::: Collected data :::

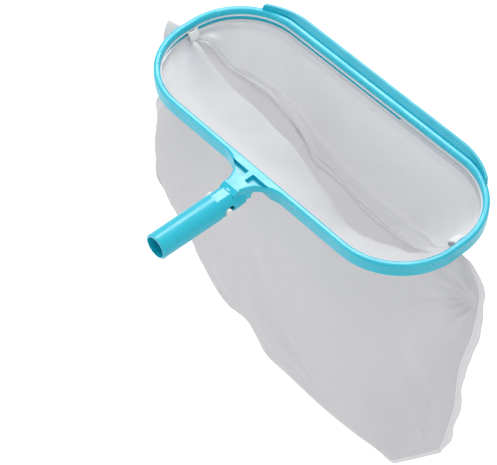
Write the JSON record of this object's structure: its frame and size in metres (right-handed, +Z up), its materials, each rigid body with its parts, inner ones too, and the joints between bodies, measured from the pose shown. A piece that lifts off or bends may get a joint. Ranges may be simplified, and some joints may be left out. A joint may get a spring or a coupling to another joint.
{
  "type": "leaf skimmer net",
  "caption": "Deep-bag leaf skimmer net: rounded-oblong plastic hoop with yoke and tubular handle, scoop lip, hanging fine-mesh bag and spring pole clip.",
  "frame": {"origin": "on the handle's axis, in the middle of the round stretch that the pole slides over", "axes": "-Y points along the handle, out of its open end; the hoop lies towards +Y; +Z is up out of the net's mouth and the bag hangs towards -Z; +X runs along the hoop"},
  "size_m": [0.4398, 0.3167, 0.484],
  "materials": {
    "blue_plastic": "satin moulded polypropylene, light turquoise",
    "lip_plastic": "satin, slightly softer moulded strip",
    "white_nylon": "natural white nylon",
    "mesh_cloth": "fine translucent white nylon mesh",
    "white_tape": "folded white woven tape"
  },
  "bodies": {
    "net": {"hoop_frame": "blue_plastic", "scoop_lip": "lip_plastic", "rim_strip_near_left": "blue_plastic", "rim_strip_near_right": "blue_plastic", "rim_strip_far_left": "blue_plastic", "rim_strip_far_right": "blue_plastic", "hem_tape_near": "white_tape", "hem_tape_far": "white_tape", "mesh_near_panel": "mesh_cloth", "mesh_far_panel": "mesh_cloth", "side_seam_left": "white_tape", "side_seam_right": "white_tape", "seam_tab_left": "white_tape", "seam_tab_right": "white_tape", "bottom_seam": "white_tape", "clip_bow": "white_nylon"},
    "clip_arm_left": {"clip_arm_left": "white_nylon"},
    "clip_arm_right": {"clip_arm_right": "white_nylon"}
  },
  "joints": [
    {"name": "clip_button_left", "type": "hinge", "parent": "net", "child": "clip_arm_left", "pos_m": [-0.0034, -0.0028, 0], "axis": [0, 0, -1], "range_deg": [0, 3.5], "stiffness_Nm_per_rad": 2},
    {"name": "clip_button_right", "type": "hinge", "parent": "net", "child": "clip_arm_right", "pos_m": [0.0034, -0.0028, 0], "axis": [0, 0, 1], "range_deg": [0, 3.5], "stiffness_Nm_per_rad": 2}
  ]
}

:::

§ **Task prompt**: Give back the data above exactly as it appears.

§ **Result**:
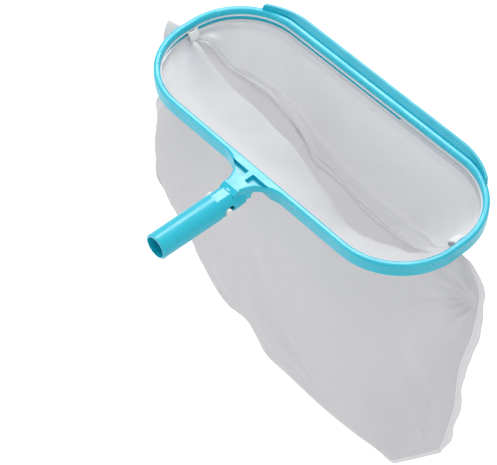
Write the JSON record of this object's structure: its frame and size in metres (right-handed, +Z up), its materials, each rigid body with its parts, inner ones too, and the joints between bodies, measured from the pose shown. A piece that lifts off or bends may get a joint. Ranges may be simplified, and some joints may be left out. A joint may get a spring or a coupling to another joint.
{
  "type": "leaf skimmer net",
  "caption": "Deep-bag leaf skimmer net: rounded-oblong plastic hoop with yoke and tubular handle, scoop lip, hanging fine-mesh bag and spring pole clip.",
  "frame": {"origin": "on the handle's axis, in the middle of the round stretch that the pole slides over", "axes": "-Y points along the handle, out of its open end; the hoop lies towards +Y; +Z is up out of the net's mouth and the bag hangs towards -Z; +X runs along the hoop"},
  "size_m": [0.4398, 0.3167, 0.484],
  "materials": {
    "blue_plastic": "satin moulded polypropylene, light turquoise",
    "lip_plastic": "satin, slightly softer moulded strip",
    "white_nylon": "natural white nylon",
    "mesh_cloth": "fine translucent white nylon mesh",
    "white_tape": "folded white woven tape"
  },
  "bodies": {
    "net": {"hoop_frame": "blue_plastic", "scoop_lip": "lip_plastic", "rim_strip_near_left": "blue_plastic", "rim_strip_near_right": "blue_plastic", "rim_strip_far_left": "blue_plastic", "rim_strip_far_right": "blue_plastic", "hem_tape_near": "white_tape", "hem_tape_far": "white_tape", "mesh_near_panel": "mesh_cloth", "mesh_far_panel": "mesh_cloth", "side_seam_left": "white_tape", "side_seam_right": "white_tape", "seam_tab_left": "white_tape", "seam_tab_right": "white_tape", "bottom_seam": "white_tape", "clip_bow": "white_nylon"},
    "clip_arm_left": {"clip_arm_left": "white_nylon"},
    "clip_arm_right": {"clip_arm_right": "white_nylon"}
  },
  "joints": [
    {"name": "clip_button_left", "type": "hinge", "parent": "net", "child": "clip_arm_left", "pos_m": [-0.0034, -0.0028, 0], "axis": [0, 0, -1], "range_deg": [0, 3.5], "stiffness_Nm_per_rad": 2},
    {"name": "clip_button_right", "type": "hinge", "parent": "net", "child": "clip_arm_right", "pos_m": [0.0034, -0.0028, 0], "axis": [0, 0, 1], "range_deg": [0, 3.5], "stiffness_Nm_per_rad": 2}
  ]
}